Nevertheless, as Mark Twain once said, "The reports of my death are somewhat
exaggerated."

I have a more to say at
<http://turnbull.sk.tsukuba.ac.jp/Blog/Software/WhyIUseXEmacs>, but the above
is a good-enough summary, and this reply is already too long. :-)

stephen@xemacs.org

------
uros643
I think I started using Emacs around the same time as you, so I wouldn't blame
anyone for thinking that XEmacs is now effectively dead.

Let me point to a rather illuminating article about the state of XEmacs (circa
two years ago): [http://steve-yegge.blogspot.com/2008/04/xemacs-is-dead-
long-...](http://steve-yegge.blogspot.com/2008/04/xemacs-is-dead-long-live-
xemacs.html)

------
vsync
I use XEmacs.

Many (~10) years ago I went back and forth between both and found that I
really preferred XEmacs more. A lot of it went to the thought that JWZ and
others put into being a proper X11 application; and the fact that it wasn't
X11-only: you could have full colors in a terminal (and dark/light color
theming) and they listed a packaged Win32 build on their site.

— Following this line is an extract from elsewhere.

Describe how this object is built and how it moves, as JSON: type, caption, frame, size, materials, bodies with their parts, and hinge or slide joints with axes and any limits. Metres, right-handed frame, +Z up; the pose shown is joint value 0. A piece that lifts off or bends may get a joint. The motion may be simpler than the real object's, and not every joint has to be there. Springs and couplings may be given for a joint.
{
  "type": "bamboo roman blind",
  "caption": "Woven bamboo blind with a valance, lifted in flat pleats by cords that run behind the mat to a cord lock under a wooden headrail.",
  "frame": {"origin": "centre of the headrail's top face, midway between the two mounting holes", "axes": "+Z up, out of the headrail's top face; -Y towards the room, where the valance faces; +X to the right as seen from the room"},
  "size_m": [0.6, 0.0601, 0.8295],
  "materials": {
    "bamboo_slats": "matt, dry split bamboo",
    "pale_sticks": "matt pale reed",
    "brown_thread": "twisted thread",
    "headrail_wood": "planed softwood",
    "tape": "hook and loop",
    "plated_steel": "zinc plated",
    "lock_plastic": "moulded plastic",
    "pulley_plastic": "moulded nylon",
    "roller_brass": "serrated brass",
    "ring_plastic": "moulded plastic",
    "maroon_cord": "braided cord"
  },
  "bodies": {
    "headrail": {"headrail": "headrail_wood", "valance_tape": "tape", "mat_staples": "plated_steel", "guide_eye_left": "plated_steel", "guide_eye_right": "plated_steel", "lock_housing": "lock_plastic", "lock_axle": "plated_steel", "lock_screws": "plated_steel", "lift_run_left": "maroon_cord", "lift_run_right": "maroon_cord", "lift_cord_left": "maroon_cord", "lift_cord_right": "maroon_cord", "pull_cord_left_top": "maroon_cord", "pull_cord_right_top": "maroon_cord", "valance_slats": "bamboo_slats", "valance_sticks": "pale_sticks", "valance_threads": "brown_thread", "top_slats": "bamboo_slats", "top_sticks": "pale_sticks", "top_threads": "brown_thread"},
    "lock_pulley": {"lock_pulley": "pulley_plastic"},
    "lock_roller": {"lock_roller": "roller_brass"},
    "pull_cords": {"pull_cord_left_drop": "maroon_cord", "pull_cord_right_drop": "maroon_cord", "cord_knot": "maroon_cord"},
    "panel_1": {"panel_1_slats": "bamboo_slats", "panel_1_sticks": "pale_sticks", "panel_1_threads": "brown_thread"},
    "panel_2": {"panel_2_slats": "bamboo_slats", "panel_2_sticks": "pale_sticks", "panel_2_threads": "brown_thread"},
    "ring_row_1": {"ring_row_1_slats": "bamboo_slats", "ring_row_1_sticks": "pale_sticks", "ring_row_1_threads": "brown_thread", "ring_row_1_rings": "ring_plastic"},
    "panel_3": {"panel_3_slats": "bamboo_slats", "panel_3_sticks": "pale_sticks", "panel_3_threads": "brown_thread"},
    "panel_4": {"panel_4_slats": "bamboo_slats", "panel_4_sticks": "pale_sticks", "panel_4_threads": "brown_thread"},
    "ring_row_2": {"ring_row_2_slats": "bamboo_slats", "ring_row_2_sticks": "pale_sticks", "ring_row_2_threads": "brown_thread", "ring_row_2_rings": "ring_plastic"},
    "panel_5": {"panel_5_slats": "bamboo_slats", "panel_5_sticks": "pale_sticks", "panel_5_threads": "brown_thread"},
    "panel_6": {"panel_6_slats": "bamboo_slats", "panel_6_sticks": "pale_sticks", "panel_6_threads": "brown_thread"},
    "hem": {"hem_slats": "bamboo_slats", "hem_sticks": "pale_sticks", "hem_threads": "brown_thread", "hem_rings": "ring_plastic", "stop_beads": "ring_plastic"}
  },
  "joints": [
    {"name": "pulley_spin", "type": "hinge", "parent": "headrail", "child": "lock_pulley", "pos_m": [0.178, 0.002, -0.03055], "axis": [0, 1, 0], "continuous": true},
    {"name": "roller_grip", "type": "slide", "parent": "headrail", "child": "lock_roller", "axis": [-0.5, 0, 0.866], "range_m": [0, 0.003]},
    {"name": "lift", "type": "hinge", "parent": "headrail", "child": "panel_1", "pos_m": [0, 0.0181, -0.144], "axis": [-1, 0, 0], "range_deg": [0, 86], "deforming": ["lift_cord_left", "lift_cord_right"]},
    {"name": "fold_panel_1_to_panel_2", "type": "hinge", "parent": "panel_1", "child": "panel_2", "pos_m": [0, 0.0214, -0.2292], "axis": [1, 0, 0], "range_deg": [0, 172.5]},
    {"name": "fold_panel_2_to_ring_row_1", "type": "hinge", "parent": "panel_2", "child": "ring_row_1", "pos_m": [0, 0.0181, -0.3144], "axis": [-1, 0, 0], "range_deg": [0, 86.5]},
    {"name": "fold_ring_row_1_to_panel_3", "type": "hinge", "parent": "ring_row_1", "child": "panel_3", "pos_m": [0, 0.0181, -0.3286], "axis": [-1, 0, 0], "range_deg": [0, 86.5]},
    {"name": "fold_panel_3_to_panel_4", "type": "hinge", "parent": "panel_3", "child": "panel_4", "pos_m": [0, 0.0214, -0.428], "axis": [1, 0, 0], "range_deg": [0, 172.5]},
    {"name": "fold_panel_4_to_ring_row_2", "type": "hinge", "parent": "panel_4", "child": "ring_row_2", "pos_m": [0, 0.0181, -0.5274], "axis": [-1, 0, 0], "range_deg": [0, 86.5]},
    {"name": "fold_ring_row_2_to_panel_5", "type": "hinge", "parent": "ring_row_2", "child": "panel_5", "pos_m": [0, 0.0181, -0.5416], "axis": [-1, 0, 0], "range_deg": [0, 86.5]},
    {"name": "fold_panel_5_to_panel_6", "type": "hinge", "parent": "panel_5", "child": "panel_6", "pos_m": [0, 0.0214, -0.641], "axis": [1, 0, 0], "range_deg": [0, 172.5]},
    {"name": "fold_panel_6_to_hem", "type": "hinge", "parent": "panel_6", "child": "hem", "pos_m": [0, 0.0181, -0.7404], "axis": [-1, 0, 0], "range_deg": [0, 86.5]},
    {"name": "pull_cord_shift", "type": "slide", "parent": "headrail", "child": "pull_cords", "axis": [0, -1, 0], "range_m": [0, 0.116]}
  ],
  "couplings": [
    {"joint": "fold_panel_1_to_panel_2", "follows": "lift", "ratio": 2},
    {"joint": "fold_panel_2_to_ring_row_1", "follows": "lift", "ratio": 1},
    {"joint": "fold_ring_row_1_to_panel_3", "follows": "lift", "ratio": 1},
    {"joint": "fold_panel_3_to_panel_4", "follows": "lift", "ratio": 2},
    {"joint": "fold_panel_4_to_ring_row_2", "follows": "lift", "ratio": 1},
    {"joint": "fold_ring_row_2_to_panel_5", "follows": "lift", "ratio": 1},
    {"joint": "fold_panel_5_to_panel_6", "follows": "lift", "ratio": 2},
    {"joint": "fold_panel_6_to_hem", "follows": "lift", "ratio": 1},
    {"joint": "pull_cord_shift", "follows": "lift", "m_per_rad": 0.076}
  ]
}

Other thoughts - XEmacs at the time seemed better prepped for picking up and
running with out of the box. I think the situation's probably a little
reversed now; I see some nice stuff in GNU Emacs out of the box and some
extensions are either GNU-only or with XEmacs as an afterthought. That said,
everything I use works fine in XEmacs, and I can always hack anything I need.

That brings me to my next favorite: extending the editor. GNU Emacs has
inherited (apparently from RMS) a dislike for abstract data structures.
Everything's a list of chars, which are just integers. You can implement other
things on top, but your tools are limited and at the interface with Emacs
itself it's about as low-level and manual as Unix syscalls it seems.
Fontifying is also handled more cleverly in XEmacs. Some of this may have
changed since I last looked into it in detail.

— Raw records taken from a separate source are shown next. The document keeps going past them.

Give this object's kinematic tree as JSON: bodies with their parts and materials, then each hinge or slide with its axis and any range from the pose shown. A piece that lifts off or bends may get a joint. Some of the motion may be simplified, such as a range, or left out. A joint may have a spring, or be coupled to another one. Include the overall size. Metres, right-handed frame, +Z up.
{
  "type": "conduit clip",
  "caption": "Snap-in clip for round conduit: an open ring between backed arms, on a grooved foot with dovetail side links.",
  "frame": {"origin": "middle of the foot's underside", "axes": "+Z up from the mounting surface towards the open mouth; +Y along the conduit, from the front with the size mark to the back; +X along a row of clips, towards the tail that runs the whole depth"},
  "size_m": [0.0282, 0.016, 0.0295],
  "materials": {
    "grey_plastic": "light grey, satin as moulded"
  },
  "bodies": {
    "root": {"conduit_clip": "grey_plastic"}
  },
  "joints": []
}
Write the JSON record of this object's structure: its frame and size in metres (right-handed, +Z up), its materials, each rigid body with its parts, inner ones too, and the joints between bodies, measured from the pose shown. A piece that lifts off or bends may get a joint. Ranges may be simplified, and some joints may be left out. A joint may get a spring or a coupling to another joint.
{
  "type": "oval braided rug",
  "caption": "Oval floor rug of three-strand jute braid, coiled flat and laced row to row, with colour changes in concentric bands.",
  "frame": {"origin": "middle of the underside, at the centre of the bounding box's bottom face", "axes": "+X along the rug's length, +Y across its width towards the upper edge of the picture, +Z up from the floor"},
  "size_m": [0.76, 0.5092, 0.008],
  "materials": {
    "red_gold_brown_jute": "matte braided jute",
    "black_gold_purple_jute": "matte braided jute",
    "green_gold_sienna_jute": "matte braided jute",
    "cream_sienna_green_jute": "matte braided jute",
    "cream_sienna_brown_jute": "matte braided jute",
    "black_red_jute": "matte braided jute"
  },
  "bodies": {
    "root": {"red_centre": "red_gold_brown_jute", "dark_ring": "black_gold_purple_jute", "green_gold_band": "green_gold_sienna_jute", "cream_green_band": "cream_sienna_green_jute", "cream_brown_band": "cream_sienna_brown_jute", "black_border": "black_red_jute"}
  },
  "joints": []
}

Finally, as a Common Lisp developer, XEmacs Lisp leans more in that direction
than GNU Emacs Lisp, which seems like a crufty amalgam of MacLisp and Scheme,
plus the aforemention disdain for data structures. I'd probably be happier
with an entire Common Lisp editor but XEmacs does so much.

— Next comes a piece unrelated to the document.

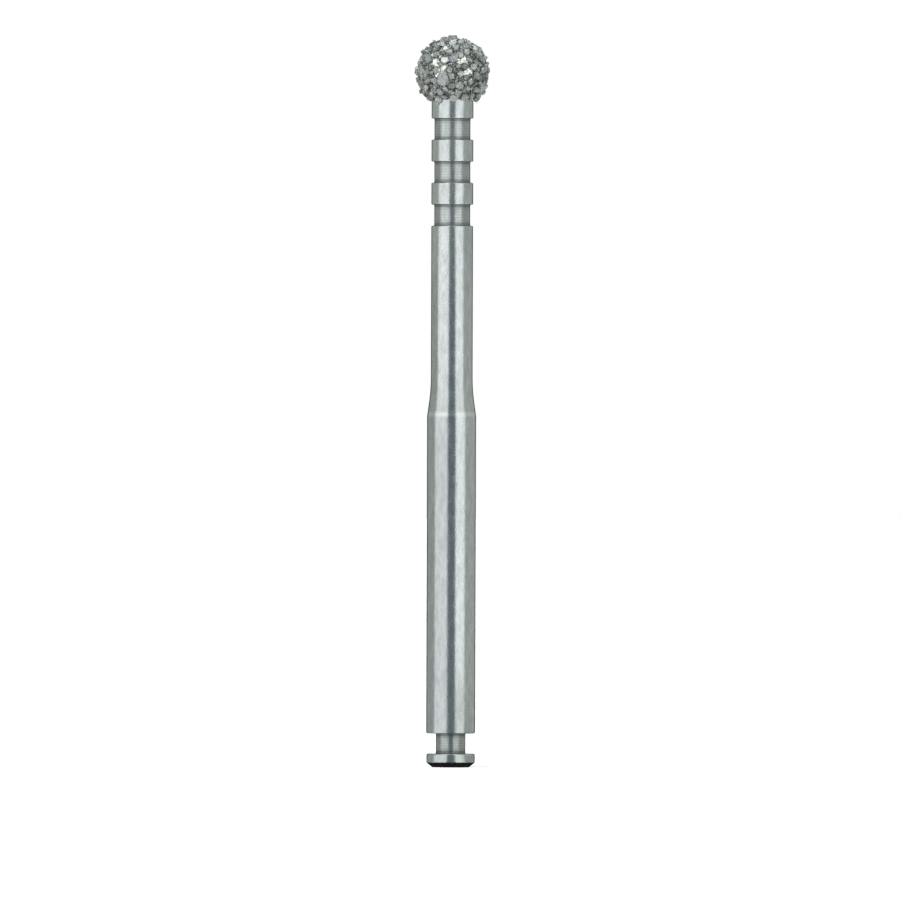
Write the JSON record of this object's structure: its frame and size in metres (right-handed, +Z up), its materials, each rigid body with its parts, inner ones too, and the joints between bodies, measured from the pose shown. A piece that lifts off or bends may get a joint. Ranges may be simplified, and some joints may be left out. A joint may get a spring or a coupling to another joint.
{
  "type": "dental bur",
  "caption": "Round diamond dental bur on a long latch-type shank, with ring-shaped depth marks on its slim neck.",
  "frame": {"origin": "centre of the tail end's flat face", "axes": "+Z up the bur's axis from the tail end to the ball, -Y towards the pictured side, +Y out of the drive flat"},
  "size_m": [0.0036, 0.0036, 0.035],
  "materials": {
    "steel": "turned and polished stainless steel, slightly satin",
    "nickel": "bright galvanic nickel, lumpy",
    "diamond": "grey-green diamond grit, glassy facets"
  },
  "bodies": {
    "root": {"steel_blank": "steel", "nickel_bond": "nickel", "diamond_grit": "diamond"}
  },
  "joints": []
}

An anecdote: recently a friend had to use Emacs for school to work with Mozart
(<http://www.mozart-oz.org/>). I actually suggested he use GNU Emacs because
while I favor XEmacs I know GNU Emacs is a little more actively developed and
widely used. He had a few things he wanted help customizing and I was shocked
how arcane some of them were to customize in GNU Emacs (read, Lisp coding, and
not clean Lisp coding either), while in XEmacs they were simple checkboxes in
the "Options" menu. I forget the specific examples but I can post if I
remember.

I do wish XEmacs were more actively developed -- maybe that's a hint for me to
jump in and start helping out -- and I especially wish the 21.5 series would
hurry up and get made into a stable release version so the good new features
in there would be widely available. However I still find XEmacs to be a great
editor and more useful for _my_ needs than GNU Emacs.

------
sbierwagen
I switched from XEmacs to GNU Emacs a couple years ago, when it got font
antialiasing. Pretty trivial reason, but boy is it easier on these old eyes.

Porting over my key combinations was trivial, of course.

------
smashing
Yeah, even Xemacs.org is down. <http://tracker.xemacs.org/XEmacs/its/issue744>

------
julius_geezer
I use it on some old Sun machines where it was easier to install.